Exercise task:
Count the lines in the data below where the string "manifold" occurs, please, and give the number alone.

Information provided:
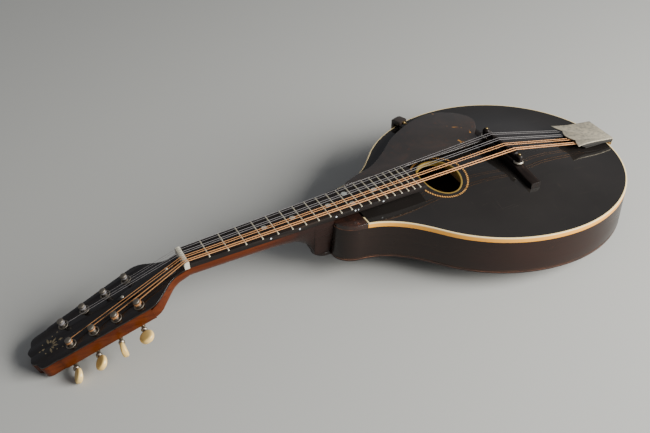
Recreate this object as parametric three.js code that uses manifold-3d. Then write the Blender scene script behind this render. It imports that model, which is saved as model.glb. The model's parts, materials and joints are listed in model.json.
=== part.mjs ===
// Mandolin: carved pear-shaped body with an oval soundhole, glued-in neck with a
// tapered peghead, eight geared tuners, movable bridge and a stamped tailpiece.
// Millimetres, +Z up, +X from the peghead to the tail, -Y is the bass side.
// The instrument lies on its back.
import * as THREE from 'three';
import { mergeVertices } from 'three/addons/utils/BufferGeometryUtils.js';
import Module from 'manifold-3d';

const wasm = await Module();
wasm.setup();

// ---------------------------------------------------------------- driving sizes
const GAP = 0.3;                 // glue line and fitting gap between pieces
const SCALE = 352.4;             // nut to twelfth fret, doubled
const FRETS = 20;

// Body frame: origin in the plane of the top's edge, at the widest part.
const WIDE = 128;                // half the body's width
const TAIL_X = 134;
const FLANK_X = 145;             // long half axis of the flank's ellipse
const FLANK_END = Math.acos(-0.8);
const BINDING_X = -177;          // the binding's corner beside the fingerboard
const SHOULDER_X = -182;
const SHOULDER_Y = 33;
const NECK_FACE_X = -206;
const NECK_FACE_Y = 14;
const RIM_DEPTH = 43.5;          // top's edge to back's edge
const RIM_WALL = 2.5;
const EDGE = 5.1;                // top plate and binding at the edge
const BACK_EDGE = 4;
const TOP_ARCH = 10.5;
const BACK_ARCH = 14;
const ARCH_REACH = 110;          // distance from the edge at which the arch is full
const BINDING_WALL = 1.5;
const HOLE = { x: -76.5, rx: 18.6, ry: 29 };
const HOLE_RING = 1.8;

// Neck frame: origin on the fingerboard's surface at the nut, +X to the body.
const NECK_ANGLE = THREE.MathUtils.degToRad(4.3);
const NECK_X = -352.4;
const NECK_Z = -2.6;
const NUT_WIDTH = 26.8;
const BOARD_WIDTH = 41.6;        // at BOARD_END
const BOARD_END = 248.5;
const BOARD = 5.5;
const NUT_LENGTH = 5;

// Peghead frame: origin on the face behind the nut, +X to the body.
const HEAD_ANGLE = THREE.MathUtils.degToRad(17.8);
const HEAD_DROP = 5.5;
const HEAD_THICK = 14.5;
const VENEER = 1.5;
const FIRST_POST = 51.3;
const POST_PITCH = 23.1;
const POST_ROW = 20;             // first post from the centre line
const POST_TAPER = Math.asin(2 / POST_PITCH);
const WORM_OFFSET = 7.3;         // worm axis from post axis
const WORM_Z = -HEAD_THICK - 3.6;
const GEAR_TEETH = 14;
const BUTTON_TURNS = [[35, 75, -30, 40], [5, 82, 30, 48]];   // degrees, treble then bass

// Lying on the back and the end of the peghead.
const REST_TILT = THREE.MathUtils.degToRad(2.704);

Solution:
2